ReasonForOurHope

Sunday, December 16, 2012

Sunday Best: Directors of All Time #16 - John Hughes



GREAT MOVIES
-The Breakfast Club
-Ferris Bueller's Day Off
-Plains, Trains, and Automobiles

DECENT MOVIES
-16 Candles
-Uncle Buck
-Weird Science

BAD MOVIES
-none

John Hughes's greatest talent in film was his writing.  He wrote some of the best, most iconic movies of the 1980's.  But it is also important to remember his contribution to movies as a director.

His decent movies failed to move up to the level of greatness because they were too stuck in their own time or failed to hit a universal nerve.  But that just puts into relief the movies that he made which were truly great.

Let's start with Ferris Bueller's Day Off.  It is a silly comedy, no question about it.  But what makes this movie work so well is that Ferris is the kind of person we wanted to be in high school.  He was confident, popular but kind, smart but not nerdy, and he got away with everything.  It is difficult to make a character that cool who you can connect with.  But Hughes has you bond instantly by have Ferris talk directly to you.  He isn't talking to the audience.  He's talking to YOU.  You are in on the the joke.  You are his best friend.  And with that, he Hughes makes you Ferris too.  He captures the "above-it-all" high school attitude that we all felt from time to time.  As he said: I do have a test today, that wasn't [expletive]. It's on European socialism. I mean, really, what's the point? I'm not European. I don't plan on being European. So who gives a crap if they're socialists?
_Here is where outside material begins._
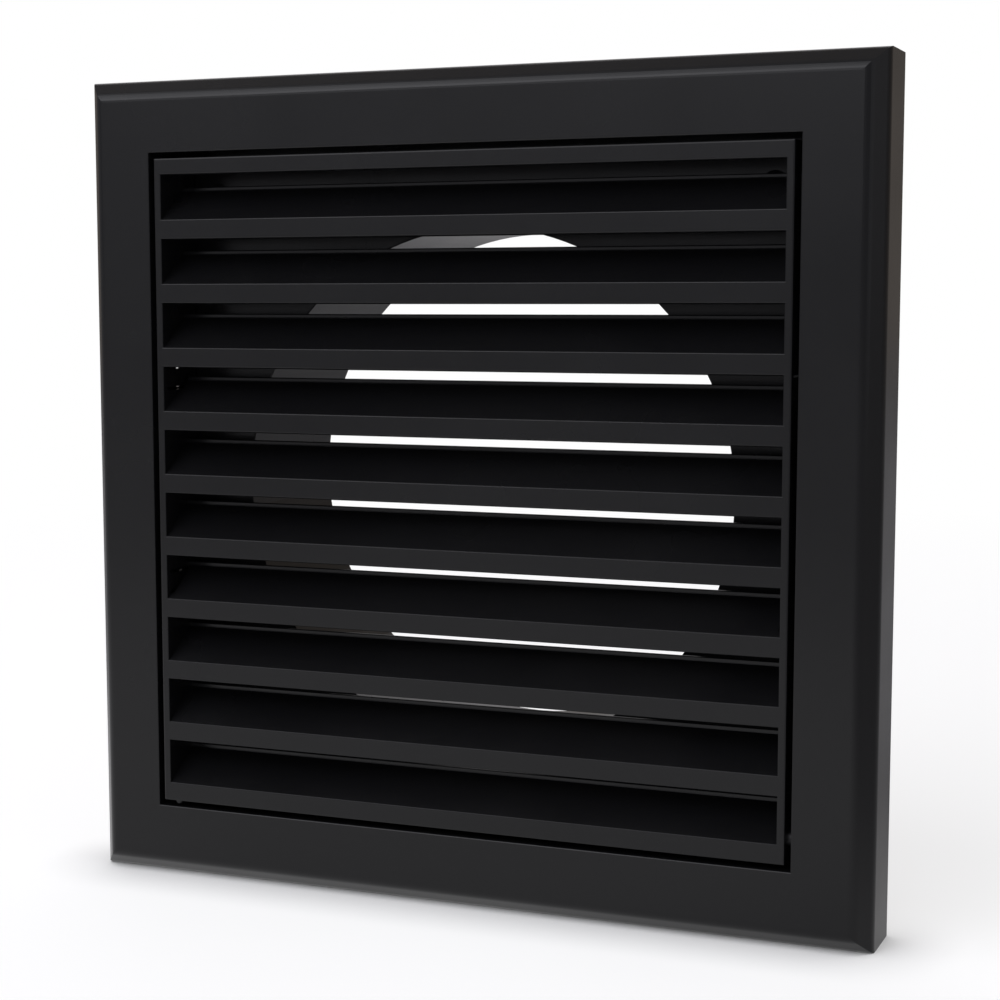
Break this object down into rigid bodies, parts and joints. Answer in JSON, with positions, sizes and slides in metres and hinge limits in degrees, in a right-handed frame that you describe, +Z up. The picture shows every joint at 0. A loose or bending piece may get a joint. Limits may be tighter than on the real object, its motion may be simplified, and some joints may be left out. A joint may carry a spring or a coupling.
{
  "type": "vent grille",
  "caption": "Square louvred vent grille whose sloping blades sit in a clip-in insert, with a round duct spigot behind its chamfered wall frame.",
  "frame": {"origin": "on the duct's axis, in the plane of the wall that the frame's back lies on", "axes": "+Y along the duct's axis into the wall, +Z up, the louvre faces -Y"},
  "size_m": [0.154, 0.046, 0.154],
  "materials": {
    "base_plastic": "black moulded plastic, fine satin grain",
    "insert_plastic": "black moulded plastic, fine satin grain"
  },
  "bodies": {
    "root": {"base_frame": "base_plastic", "louvre_insert": "insert_plastic"}
  },
  "joints": []
}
They could be fascist anarchists, it still doesn't change the fact that I don't own a car. 


He gives it just the right tone of silliness, with just a hint of gravitas through Cameron, the person we probably felt like in high school.  The wordless scene in the art museum is the best.  It is not only a call back to the childhood innocence that the 3 main characters have left behind, but it is about the beauty of art.  It would have been funny and ironic for the characters to mock the art they found.  But Hughes doesn't do that.  He spends half of the scene just showing you the art, letting it affect you.  Yes, the characters have fun with some of the sculptures, but for the most part, they are mesmerised.  Ferris and Sloane are moved by the beauty to romance.  And Cameron is visually pulled in by Seurat's masterpiece.  Hughes is trying to tell us that good art should move you and draw you in completely.
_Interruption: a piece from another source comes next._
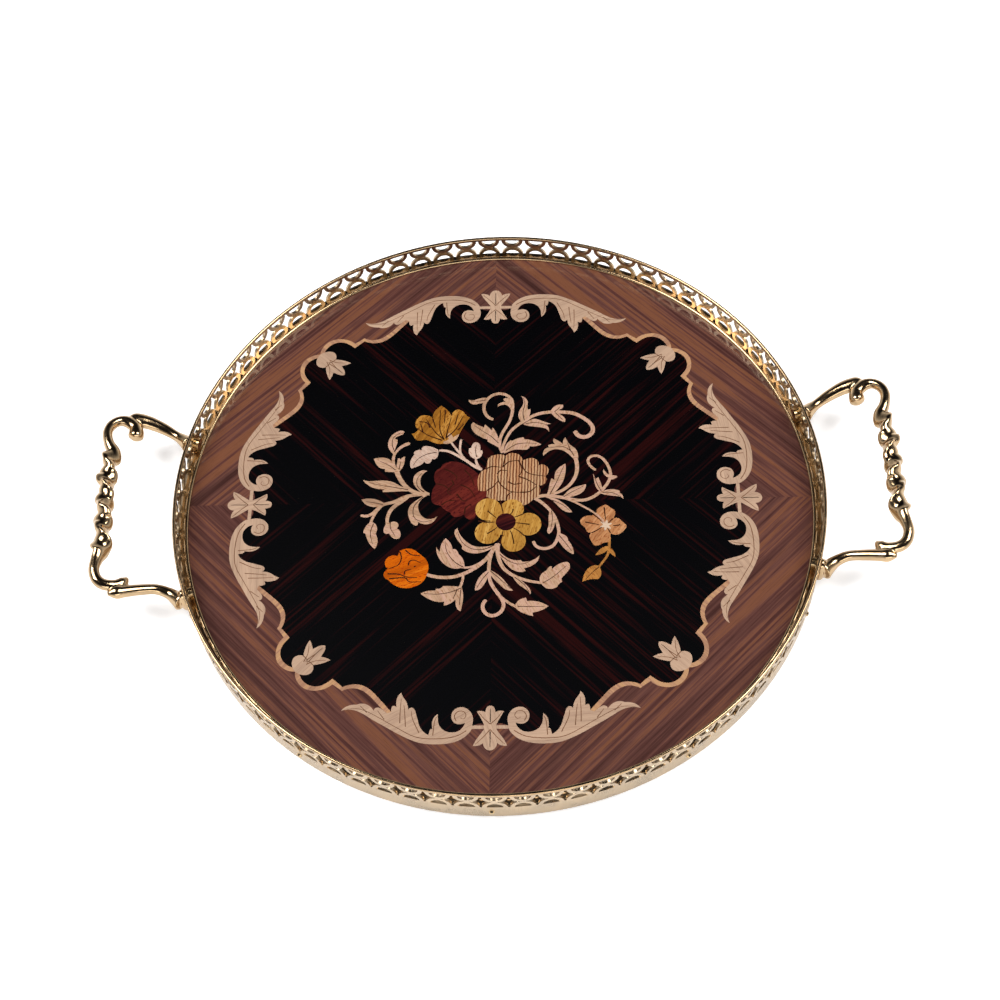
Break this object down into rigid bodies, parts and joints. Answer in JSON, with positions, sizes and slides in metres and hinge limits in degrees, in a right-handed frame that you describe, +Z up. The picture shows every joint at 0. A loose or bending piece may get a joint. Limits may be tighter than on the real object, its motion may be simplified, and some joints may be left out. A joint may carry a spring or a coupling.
{
  "type": "inlaid wood serving tray",
  "caption": "Round serving tray with a floral marquetry panel, a pierced brass gallery round the rim and cast scroll handles.",
  "frame": {"origin": "centre of the brass gallery, on the underside of the panel", "axes": "+Z up from the table; X through the two handles; +Y to the back of the bouquet"},
  "size_m": [0.437, 0.353, 0.0343],
  "materials": {
    "border_back_left": "high-gloss lacquer",
    "border_back_right": "high-gloss lacquer",
    "border_front_left": "high-gloss lacquer",
    "border_front_right": "high-gloss lacquer",
    "core_board": "oiled",
    "field_back_left": "high-gloss lacquer",
    "field_back_right": "high-gloss lacquer",
    "field_front_left": "high-gloss lacquer",
    "field_front_right": "high-gloss lacquer",
    "gallery_back": "polished and lacquered",
    "gallery_front": "polished and lacquered",
    "gallery_pins": "polished and lacquered",
    "handle_left": "polished and lacquered",
    "handle_right": "polished and lacquered",
    "handle_screws": "polished and lacquered",
    "handle_washers": "polished and lacquered",
    "inlay_amber_sprig": "high-gloss lacquer",
    "inlay_carnation": "high-gloss lacquer",
    "inlay_carnation_calyx": "high-gloss lacquer",
    "inlay_flower_eye": "high-gloss lacquer",
    "inlay_left_spray": "high-gloss lacquer",
    "inlay_lower_spray": "high-gloss lacquer",
    "inlay_orange_rose": "high-gloss lacquer",
    "inlay_palmette_back": "high-gloss lacquer",
    "inlay_palmette_front": "high-gloss lacquer",
    "inlay_palmette_left": "high-gloss lacquer",
    "inlay_palmette_right": "high-gloss lacquer",
    "inlay_red_rose": "high-gloss lacquer",
    "inlay_right_spray": "high-gloss lacquer",
    "inlay_scroll_back_a": "high-gloss lacquer",
    "inlay_scroll_back_b": "high-gloss lacquer",
    "inlay_scroll_front_a": "high-gloss lacquer",
    "inlay_scroll_front_b": "high-gloss lacquer",
    "inlay_scroll_left_a": "high-gloss lacquer",
    "inlay_scroll_left_b": "high-gloss lacquer",
    "inlay_scroll_right_a": "high-gloss lacquer",
    "inlay_scroll_right_b": "high-gloss lacquer",
    "inlay_small_flower": "high-gloss lacquer",
    "inlay_small_flower_stamens": "high-gloss lacquer",
    "inlay_straps_back_left": "high-gloss lacquer",
    "inlay_straps_back_right": "high-gloss lacquer",
    "inlay_straps_front_left": "high-gloss lacquer",
    "inlay_straps_front_right": "high-gloss lacquer",
    "inlay_striped_rose": "high-gloss lacquer",
    "inlay_top_spray": "high-gloss lacquer",
    "inlay_tulip_back_left": "high-gloss lacquer",
    "inlay_tulip_back_right": "high-gloss lacquer",
    "inlay_tulip_front_left": "high-gloss lacquer",
    "inlay_tulip_front_right": "high-gloss lacquer",
    "inlay_upper_left_spray": "high-gloss lacquer",
    "inlay_yellow_flower": "high-gloss lacquer",
    "rim_ledge_back": "polished and lacquered",
    "rim_ledge_front": "polished and lacquered",
    "top_rail_back": "polished and lacquered",
    "top_rail_front": "polished and lacquered",
    "underside_veneer": "oiled"
  },
  "bodies": {
    "root": {"border_back_left": "border_back_left", "border_back_right": "border_back_right", "border_front_left": "border_front_left", "border_front_right": "border_front_right", "core_board": "core_board", "field_back_left": "field_back_left", "field_back_right": "field_back_right", "field_front_left": "field_front_left", "field_front_right": "field_front_right", "gallery_back": "gallery_back", "gallery_front": "gallery_front", "gallery_pins": "gallery_pins", "handle_left": "handle_left", "handle_right": "handle_right", "handle_screws": "handle_screws", "handle_washers": "handle_washers", "inlay_amber_sprig": "inlay_amber_sprig", "inlay_carnation": "inlay_carnation", "inlay_carnation_calyx": "inlay_carnation_calyx", "inlay_flower_eye": "inlay_flower_eye", "inlay_left_spray": "inlay_left_spray", "inlay_lower_spray": "inlay_lower_spray", "inlay_orange_rose": "inlay_orange_rose", "inlay_palmette_back": "inlay_palmette_back", "inlay_palmette_front": "inlay_palmette_front", "inlay_palmette_left": "inlay_palmette_left", "inlay_palmette_right": "inlay_palmette_right", "inlay_red_rose": "inlay_red_rose", "inlay_right_spray": "inlay_right_spray", "inlay_scroll_back_a": "inlay_scroll_back_a", "inlay_scroll_back_b": "inlay_scroll_back_b", "inlay_scroll_front_a": "inlay_scroll_front_a", "inlay_scroll_front_b": "inlay_scroll_front_b", "inlay_scroll_left_a": "inlay_scroll_left_a", "inlay_scroll_left_b": "inlay_scroll_left_b", "inlay_scroll_right_a": "inlay_scroll_right_a", "inlay_scroll_right_b": "inlay_scroll_right_b", "inlay_small_flower": "inlay_small_flower", "inlay_small_flower_stamens": "inlay_small_flower_stamens", "inlay_straps_back_left": "inlay_straps_back_left", "inlay_straps_back_right": "inlay_straps_back_right", "inlay_straps_front_left": "inlay_straps_front_left", "inlay_straps_front_right": "inlay_straps_front_right", "inlay_striped_rose": "inlay_striped_rose", "inlay_top_spray": "inlay_top_spray", "inlay_tulip_back_left": "inlay_tulip_back_left", "inlay_tulip_back_right": "inlay_tulip_back_right", "inlay_tulip_front_left": "inlay_tulip_front_left", "inlay_tulip_front_right": "inlay_tulip_front_right", "inlay_upper_left_spray": "inlay_upper_left_spray", "inlay_yellow_flower": "inlay_yellow_flower", "rim_ledge_back": "rim_ledge_back", "rim_ledge_front": "rim_ledge_front", "top_rail_back": "top_rail_back", "top_rail_front": "top_rail_front", "underside_veneer": "underside_veneer"}
  },
  "joints": []
}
His best known work is undoubtedly The Breakfast Club.  What amazes me about this film is that it still holds up.  You can still show this movie to high school students today because they would immediately identify with the lives of the characters.  Here is the genius of this movie and why it is not like any other high school flick:  instead of making stereotypes, he made archetypes.

In terms of directing, Hughes took a lot of risks setting almost all of it in one room.  Any director will tell you that you need to keep a movie visually interesting or no one will want to follow.  But for nearly half the movie, the characters not only stay in one room but only at the front.  And yet, despite this, he was able to capture your eyes with how he filmed and dressed the characters (think about how you immediately remember their costumes.  That isn't an accident).  The long dialogue in the circle is hellish to film, because not only they are in the same space, but the characters never move from their spot.  For that LONG stretch of time, Hughes draws you in with his slow pans and quick closes, making Bender look bigger and Brian look smaller.  In a movie, that scene shouldn't work as well as it does.  And yet it is the best scene in the entire film.

And you cannot mention this movie without the confluence of music and visuals in the finale.  Bender stands there with the sun setting on high school with his arm in the air triumphant.  But what has he won?  He is still going home to an abusive father and has 2 months of detention.  What he has won is connection.  He has a girlfriend, but more importantly, he has discovered that he is not alone.  That, Hughes is telling us, is how we succeed in high school.

But his most mature work is Planes, Trains, and Automobiles.  Not a film about teens, Hughes moved on to adult men and their relationships.  Not only is the movie hysterical, but it is poignant.  You can be laughing one scene and crying the next.  John Candy, as directed by Hughes, gives his best performance in a movie.  He is annoying by endearing.  And Steve Martin's tightly wound man trying to get home pairs beautifully with Candy's thoughtlessly spontaneous fellow traveller.  Hughes could have made a movie that was simply a series of frustrations (as is the case with the Vacation movies, the first of which Hughes wrote).  But instead, the journey is the purpose.  The men in the story are better because of the crucible of hilariously hellish holiday travel.

The last scene of the movie can be watched without words.  Visually Hughes captures the entire essence of his story in a way that still moves me.  It is a perfectly cathartic way to remind us that even the silliest comedies can touch us if they give us the truth.  And that is what Hughes always did as a director, even at his wildest:  He showed us who we are.